Format: A Jupyter notebook (.ipynb) is preferred. The report should make sense even if all code is hidden.
Structure: Explain what you did, why you made the choices you made, and what you observed. For each major section: say what you’re trying to do, do it, then discuss what you learned.
Example report structure
This is a starting point — adjust for your project.
Title and real-world question/goal (and why it’s interesting)
Dataset: what it contains, where it came from, strengths/limitations
Approach: your technical method, including key choices and why you made them
Evaluation: quantitative results AND qualitative analysis. For any number you report, also ask: what does this number actually mean for the real problem, and what doesn’t it capture?
Analysis of errors or failure cases
Comparison of alternatives (different approaches, hyperparameters, data choices)
Summary: did you achieve your goal? Why or why not?
Limitations and future work: be specific. Not “I ran out of time to do X” but “these results assume Y, which might not hold when…”
Checklist:
Explains why you made various decisions
Backs up claims with evidence (numbers, examples)
Cites sources for any ideas not your own
Reflection
Write an individual reflection (about a page):
Objectives: Which course objectives does this project demonstrate? For each one, write a sentence or two about how. Compare to what you claimed in your proposal — did you end up demonstrating what you planned? More? Less?
Portfolio quality: How would you rate this project (A/B/C/D)?
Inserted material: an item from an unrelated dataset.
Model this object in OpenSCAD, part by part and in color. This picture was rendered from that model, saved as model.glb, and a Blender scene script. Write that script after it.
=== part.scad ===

What makes it strong, and what would have made it stronger?
Interview question: Imagine discussing this in a technical job interview. What question does the interviewer ask, and what’s your answer? (Ask an LLM for feedback on this one.)
Share GitHub repos with kcarnold or make them public
Include notebooks. Run “Restart and Run All” before submitting if possible.
Include instructions for acquiring any data used (don’t upload large datasets)
Grading
Minimum bar
Every project must meet these to count as submitted:
Report is organized, well-written, and cites sources
Code is submitted and documented
You presented
Reflection is complete
Objectives
Your proposal specifies which objectives the project demonstrates. Your reflection self-assesses whether it does. The instructor will confirm or adjust.
Demonstrating an objective in the project counts as meeting it at M (Met) level, and demonstrating it well counts as E (Exemplary). See the syllabus for the criteria for each level.
Holistic quality
In your reflection, you’ll propose a holistic grade (A/B/C/D) based on the portfolio framing:
A — strong enough that I could write you a recommendation letter based on this
B — definitely worth including in your portfolio
C — could include it, but not if you have stronger work
D — probably not portfolio-worthy
Some ways to get to A or B:
Go under the hood on something: analyze what the model is actually doing, not just what it outputs
Evaluate meaningfully: qualitative + quantitative, and connect numbers back to the real problem
Make and justify decisions: explain why you made the choices you did, and what the alternatives were
Specific limitations: not generic concerns, but concrete examples tied to your project
You’re strongly encouraged to reach out to the instructor for feedback on your progress regularly.